Here’s Klinman’s breakdown of how Facebook’s Bigfooting ways play out for independent comedy creators, even ones as well-resourced as Funny or Die:
“Facebook is essentially running a payola scam where you have to pay them if you want your own fans to see your content. If you run a large publishing company and you make a big piece of content that you feel proud of, you put it up on Facebook. From there, their algorithm takes over, with no transparency. So, not only is the website not getting ad revenue they used to get, they have to pay Facebook to push it out to their own subscribers. So Facebook gets the ad revenue from the eyeballs on the thing they are seeing, and they get revenue from the publisher. It’s like if the New York Times had their own subscriber base, but you had to pay the paperboy for every article you wanted to see.

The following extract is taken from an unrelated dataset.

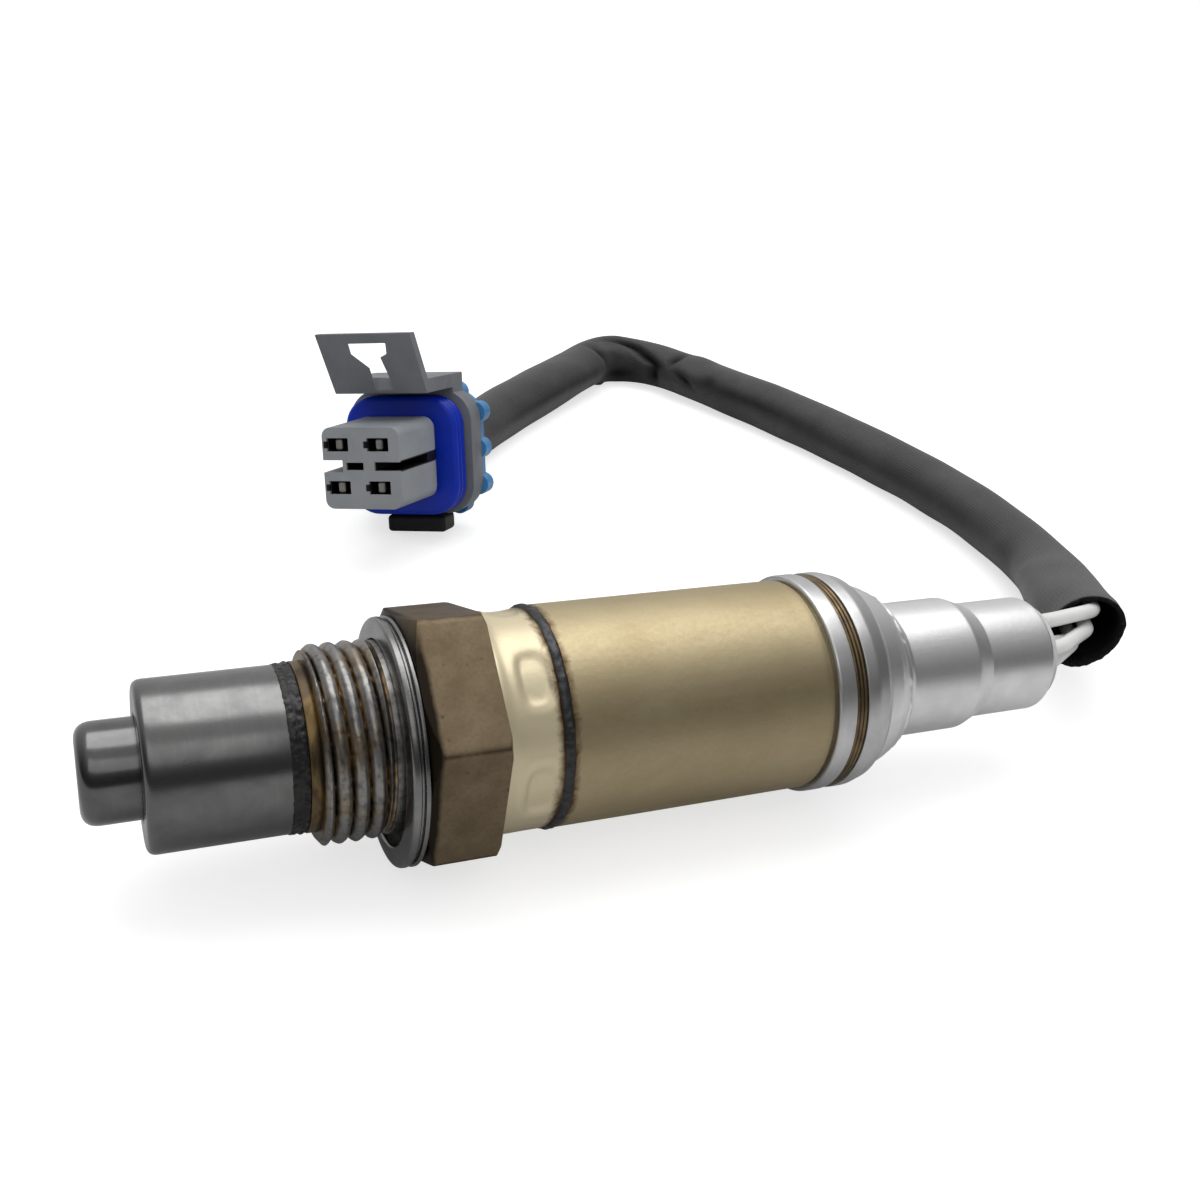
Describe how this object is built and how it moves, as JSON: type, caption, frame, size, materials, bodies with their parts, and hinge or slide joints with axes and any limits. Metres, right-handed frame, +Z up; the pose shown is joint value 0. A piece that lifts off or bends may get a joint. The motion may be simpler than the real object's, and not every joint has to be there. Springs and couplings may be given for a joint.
{
  "type": "oxygen sensor",
  "caption": "Exhaust oxygen sensor with threaded hexagonal shell, shielded tip, metal housing, and a sleeved lead ending in a sealed square connector.",
  "frame": {"origin": "on the sensor's axis, at the seat face of the hexagon where the gasket is clamped", "axes": "+X along the sensor's axis from the tip towards the lead, +Z up from the surface it lies on, +Y towards the loop of the lead"},
  "size_m": [0.1379, 0.1553, 0.0328],
  "materials": {
    "tube_steel": "dark satin steel",
    "nose_steel": "dark polished steel",
    "weld": "dark heat-tinted weld bead",
    "shell_plated": "bronze-tinted plated steel, satin",
    "gasket_steel": "bright folded sheet steel",
    "sleeve_plated": "pale brass-coloured satin plating with a fine grain",
    "ring_steel": "satin steel",
    "vent_band": "brown fine-lined band",
    "cap_steel": "bright satin steel",
    "grommet_rubber": "pale grey matte rubber",
    "wire_skin": "white smooth insulation",
    "lead_sleeve": "dark grey coated braid, matte",
    "connector_plastic": "grey moulded plastic",
    "lock_plastic": "dark grey moulded plastic",
    "seal_rubber": "deep blue silicone rubber",
    "rear_seal_rubber": "light blue silicone rubber",
    "contact_metal": "plated contact metal",
    "zirconia": "off-white fired ceramic",
    "ceramic_white": "white fired ceramic",
    "heater_ceramic": "pale grey fired ceramic",
    "talc": "pressed mineral powder",
    "clamp_steel": "plain steel"
  },
  "bodies": {
    "root": {"inner_protection_tube": "nose_steel", "outer_protection_tube": "tube_steel", "front_weld_seam": "weld", "hex_shell": "shell_plated", "gasket_ring": "gasket_steel", "sensing_element": "zirconia", "heater_rod": "heater_ceramic", "seal_packing": "talc", "support_bush": "ceramic_white", "clamp_ring": "clamp_steel", "housing_sleeve": "sleeve_plated", "rear_weld_seam": "weld", "retaining_ring": "ring_steel", "vent_band": "vent_band", "rear_cap": "cap_steel", "ceramic_sleeve": "ceramic_white", "contact_bushing": "ceramic_white", "bushing_spring": "clamp_steel", "signal_terminal": "contact_metal", "ground_terminal": "contact_metal", "heater_terminal_1": "contact_metal", "heater_terminal_2": "contact_metal", "grommet": "grommet_rubber", "connector_block": "connector_plastic", "connector_seal": "seal_rubber", "connector_housing": "connector_plastic", "lock_block": "lock_plastic", "rear_seal": "rear_seal_rubber", "lead_sleeve": "lead_sleeve", "plug_terminal_1": "contact_metal", "wire_1": "wire_skin", "tail_wire_1": "wire_skin", "plug_terminal_2": "contact_metal", "wire_2": "wire_skin", "tail_wire_2": "wire_skin", "plug_terminal_3": "contact_metal", "wire_3": "wire_skin", "tail_wire_3": "wire_skin", "plug_terminal_4": "contact_metal", "wire_4": "wire_skin", "tail_wire_4": "wire_skin"}
  },
  "joints": []
}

The worst part is that as an artist, it feels like your own fault. We’re used to a world where if you put something out there that’s good, people see it and share it. But that’s just not true in this world. Someone can make something really good, and just because of some weird algorithmic reasons, or if it’s not designed specifically for Facebook, it doesn’t do well. And then it becomes impossible to know what a good thing to make is anymore.”
Ten years ago Funny or Die went live with a goofy, low budget sketch featuring Will Ferrell and Pearl, the foul-mouthed infant daughter of Adam McKay. The website went on become a crucial platform for comedy sketch videos spawning careers and genres. Now it’s obsolete. The amount of ground we’ve ceded to Facebook in such a short time is shocking, and it’s playing out daily to our immediate detriment. As an artist—er, “content partner”—I see the diminishing returns I get from promoting my work in a rapidly consolidating internet monoculture in which algorithmic criteria cooked up by some Facebook engineering team can determine a given project’s success or failure.
It’s an artist’s nightmare and a billionaire’s waking dream. You’re not gonna get a better snapshot of this current moment in comedy than that.